For Place 3, Commissioner Robert “Mailman” De La Garza will go up against challenger Tomas “Tommy” Moncivais Jr.
Incumbent Celia Garcia is also on the ballot for municipal court judge, as she faces Veronica Moncivais.
In addition to local races, there are seven constitutional amendments on the ballots from this past Legislative session.
Two of the seven amendments — Propositions 1 and 6 — were supported by local State Rep. Bobby Guerra.
Prop 1 would help veterans who are partially disabled and whose homes may have been partly donated by a charity group, with the veterans paying some amount.
Currently, if a veteran receives a fully donated house, they receive a property tax exemption. However, the veteran who has paid some amount does not receive this same benefit. The goal of Prop 1 is to correct this oversight, and allow those veterans who have been able to pay for part of their home to receive the benefit of a property tax exemption, Guerra said earlier this month in a column.
Prop 6 would give the families of first responders some financial security and comfort that comes along with receiving a homestead exemption.
Guerra said this proposition would make sure that families in this situation are not forced to move or sell their home because of a sudden financial mortgage burden compounded with a tax on homestead.
Prop 2 would adjust expense limitations for a home equity loan.

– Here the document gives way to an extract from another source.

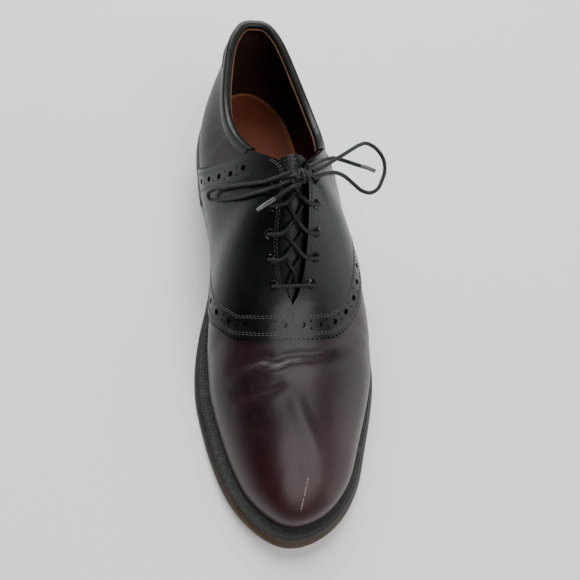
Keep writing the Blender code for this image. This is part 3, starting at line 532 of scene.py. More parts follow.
def stretchUvs(piece, across, up):
    layer = piece.data.uv_layers.active.data
    flat = np.empty(len(layer) * 2)
    layer.foreach_get("uv", flat)
    flat[0::2] *= across
    flat[1::2] *= up
    layer.foreach_set("uv", flat)


def tube(name, route, diameter, sides=14, spacing=lace["spacing"], closed=False, tip=0.85):
    # a round cord along a route; its map runs in millimetres along it
    points = smoothRoute(route, spacing) if not closed else np.array(route, dtype=float)
    count = len(points)
    along, side, over = turning(points)
    index = np.concatenate([[0], np.arange(count), [count - 1]])
    radius = np.full(count + 2, diameter / 2)
    radius[[1, -2]] *= 1 if closed else tip
    radius[[0, -1]] = 0

    def place(u, v):
        row = np.rint(u * (count + 1)).astype(int)
        turn = v[:, None] * 2 * math.pi
        spread = np.cos(turn) * side[index[row]] + np.sin(turn) * over[index[row]]
        return points[index[row]] + spread * radius[row][:, None]

    piece = gridPiece(name, count + 1, sides, place, recalc=True)
    stretchUvs(piece, lengths(points)[-1] * 1000, 1)
    softEdges(piece, 50)
    return piece


def joinPieces(name, pieces):
    deselect()
    for piece in pieces:
        piece.select_set(True)
    bpy.context.view_layer.objects.active = pieces[0]
    bpy.ops.object.join()
    pieces[0].name = name
    return pieces[0]


def lacePaint():
    # a waxed round braid: ribs cross both ways along the cord's own map; its colour is painted shade,
    # darker in the grooves between the ribs and lighter on their crests
    paint = Paint("waxedBraid", Specular_IOR_Level=0.3, Coat_Weight=0.08, Coat_Roughness=0.3)
    along, turn = paint.axis("X", "UV"), paint.axis("Y", "UV")
    left = (along * 4.6 + turn * 25.13).maths("SINE")
    right = (along * 4.6 - turn * 25.13).maths("SINE")
    weave = left.maths("MAXIMUM", right)
    fuzz = paint.noise(2600, 3.0)
    paint.bump((weave, 0.00022), (fuzz, 0.00008))
    # painted shade: the rib height sets the colour, dark in the grooves and light on the crests
    shade = paint.remap(weave, -0.6, 1.0)
    base = paint.blend(shade, colour(0.0012, 0.0017, 0.0016), colour(0.0060, 0.0085, 0.0076))
    worn = paint.remap(paint.noise(220, 2.0), 0.55, 0.75)
    paint.feed("Base Color", paint.blend(worn * 0.4, base, colour(0.016, 0.019, 0.016)))
    paint.feed("Roughness", paint.remap(fuzz, 0.3, 0.7, (0.36, 0.56)))
    return paint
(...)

Prop 3 would require governor appointees to leave office immediately even if no one has been appointed to replace them long after their term has expired.
Prop 4 would require any court hearing a suit challenging the constitutionality of a state law to notify the Texas attorney general.
Prop 5 would expand the list of professional sports teams in Texas that are allowed to do raffles to benefit charitable causes.
Prop 7 would allow credit unions and other financial institutions to institute programs which, in order to encourage savings, would award prizes based on luck or chance to the credit union’s or financial institution’s customers.